DATA SEGMENT:
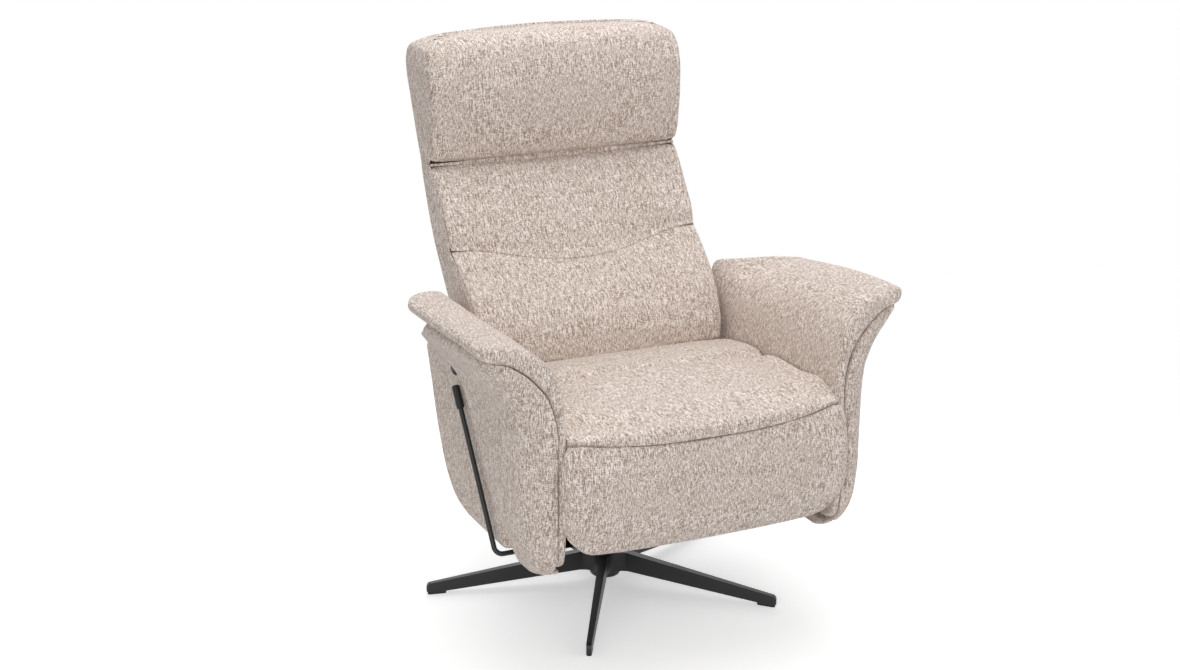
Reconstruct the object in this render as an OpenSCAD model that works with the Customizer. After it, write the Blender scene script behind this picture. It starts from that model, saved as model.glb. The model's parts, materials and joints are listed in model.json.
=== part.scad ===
// Swivel recliner with flared arms on a five-blade star base.
// Millimetres. +Z up, the sitter faces -Y, and the sitter's right hand is at -X.

/* [Base] */
// Radius of the star base at the tips of its legs
base_r = 350; // [310:5:380]
// Height of the hub's top above the floor
hub_top = 62; // [60:1:74]
// Height of a leg where it meets the hub
leg_hub_h = 38; // [32:1:42]
// Height of a leg at its tip
leg_tip_h = 18; // [14:1:24]
// Thickness of a leg at the hub
leg_hub_t = 16; // [12:1:20]
// Thickness of a leg at its tip
leg_tip_t = 10; // [8:1:12]
// Radius of the fillets between two legs
leg_fillet = 30; // [26:1:38]
// Angle of the first leg, from +X
base_turn = -48; // [-72:1:72]
// Height of a glide
glide_h = 5; // [3:1:8]
// Length of a glide
glide_len = 26; // [18:1:34]
// Outer diameter of the column
column_d = 50; // [44:1:52]
// Wall of the column
column_wall = 4; // [3:0.5:6]
// Diameter of the swivel spindle
spindle_d = 34; // [26:1:36]

/* [Chassis] */
// Height of the swivel plate's underside
plate_z = 226; // [200:1:260]
// Thickness of the swivel plate
plate_t = 6; // [4:1:10]
// Side of a square cross tube
tube = 30; // [25:1:36]
// Wall of the cross tubes and side rails
tube_wall = 3; // [2:0.5:4]
// Height of a side rail
rail_h = 60; // [50:1:70]
// Width of a side rail
rail_w = 25; // [20:1:32]
// Height of the seat frame's bars
frame_t = 28; // [22:1:34]
// Room for the seat springs under the cushion
spring_room = 10; // [8:1:16]

/* [Seat] */
// Width of the seat cushion
seat_w = 520; // [480:2:560]
// Thickness of the seat cushion at its edge
seat_t = 100; // [85:1:115]
// Height of the seat's crown above its edge
seat_crown = 16; // [8:1:24]
// Distance from the swivel axis forward to the leg-rest hinge
seat_front = 436; // [410:2:460]
// Distance from the swivel axis back to the rear end of the seat cushion
seat_rear = 34; // [24:1:36]

/* [Leg rest] */
// Length of the leg rest below its hinge
legrest_len = 205; // [180:1:230]
// Thickness of the leg-rest board
legrest_board_t = 12; // [9:1:18]
// Depth of the leg rest, from its crown to the front of its board
legrest_depth = 88; // [70:1:95]

/* [Back] */
// Width of the back at its waist
back_w = 496; // [460:2:500]
// Width of the head part at its widest
head_w = 526; // [510:2:560]
// Tube diameter of the back frame
back_tube = 18; // [14:1:19]
// Distance from the swivel axis back to the recline hinge
recline_y = 50; // [46:1:60]
// Depth of the recline hinge below the seat's edge
recline_drop = 30; // [22:1:40]

/* [Arms] */
// Thickness of the wooden arm boards
board_t = 18; // [15:1:18]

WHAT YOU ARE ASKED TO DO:
Would you reproduce the material above in full, exactly as given?

WRITTEN RESPONSE:
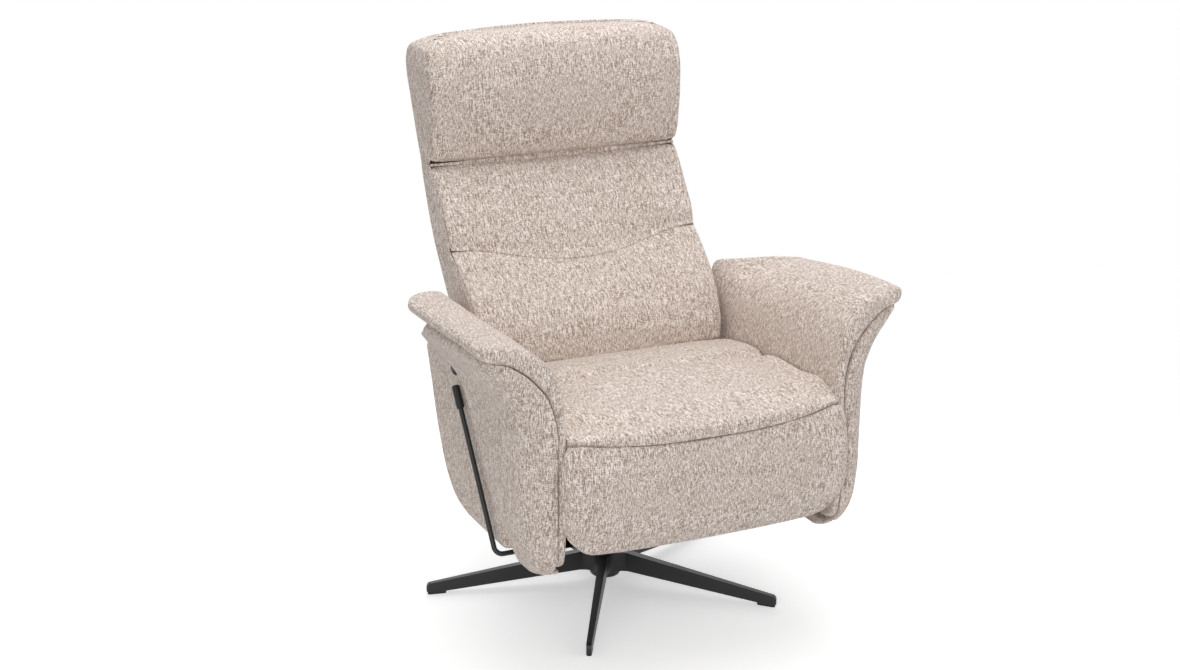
Reconstruct the object in this render as an OpenSCAD model that works with the Customizer. After it, write the Blender scene script behind this picture. It starts from that model, saved as model.glb. The model's parts, materials and joints are listed in model.json.
=== part.scad ===
// Swivel recliner with flared arms on a five-blade star base.
// Millimetres. +Z up, the sitter faces -Y, and the sitter's right hand is at -X.

/* [Base] */
// Radius of the star base at the tips of its legs
base_r = 350; // [310:5:380]
// Height of the hub's top above the floor
hub_top = 62; // [60:1:74]
// Height of a leg where it meets the hub
leg_hub_h = 38; // [32:1:42]
// Height of a leg at its tip
leg_tip_h = 18; // [14:1:24]
// Thickness of a leg at the hub
leg_hub_t = 16; // [12:1:20]
// Thickness of a leg at its tip
leg_tip_t = 10; // [8:1:12]
// Radius of the fillets between two legs
leg_fillet = 30; // [26:1:38]
// Angle of the first leg, from +X
base_turn = -48; // [-72:1:72]
// Height of a glide
glide_h = 5; // [3:1:8]
// Length of a glide
glide_len = 26; // [18:1:34]
// Outer diameter of the column
column_d = 50; // [44:1:52]
// Wall of the column
column_wall = 4; // [3:0.5:6]
// Diameter of the swivel spindle
spindle_d = 34; // [26:1:36]

/* [Chassis] */
// Height of the swivel plate's underside
plate_z = 226; // [200:1:260]
// Thickness of the swivel plate
plate_t = 6; // [4:1:10]
// Side of a square cross tube
tube = 30; // [25:1:36]
// Wall of the cross tubes and side rails
tube_wall = 3; // [2:0.5:4]
// Height of a side rail
rail_h = 60; // [50:1:70]
// Width of a side rail
rail_w = 25; // [20:1:32]
// Height of the seat frame's bars
frame_t = 28; // [22:1:34]
// Room for the seat springs under the cushion
spring_room = 10; // [8:1:16]

/* [Seat] */
// Width of the seat cushion
seat_w = 520; // [480:2:560]
// Thickness of the seat cushion at its edge
seat_t = 100; // [85:1:115]
// Height of the seat's crown above its edge
seat_crown = 16; // [8:1:24]
// Distance from the swivel axis forward to the leg-rest hinge
seat_front = 436; // [410:2:460]
// Distance from the swivel axis back to the rear end of the seat cushion
seat_rear = 34; // [24:1:36]

/* [Leg rest] */
// Length of the leg rest below its hinge
legrest_len = 205; // [180:1:230]
// Thickness of the leg-rest board
legrest_board_t = 12; // [9:1:18]
// Depth of the leg rest, from its crown to the front of its board
legrest_depth = 88; // [70:1:95]

/* [Back] */
// Width of the back at its waist
back_w = 496; // [460:2:500]
// Width of the head part at its widest
head_w = 526; // [510:2:560]
// Tube diameter of the back frame
back_tube = 18; // [14:1:19]
// Distance from the swivel axis back to the recline hinge
recline_y = 50; // [46:1:60]
// Depth of the recline hinge below the seat's edge
recline_drop = 30; // [22:1:40]

/* [Arms] */
// Thickness of the wooden arm boards
board_t = 18; // [15:1:18]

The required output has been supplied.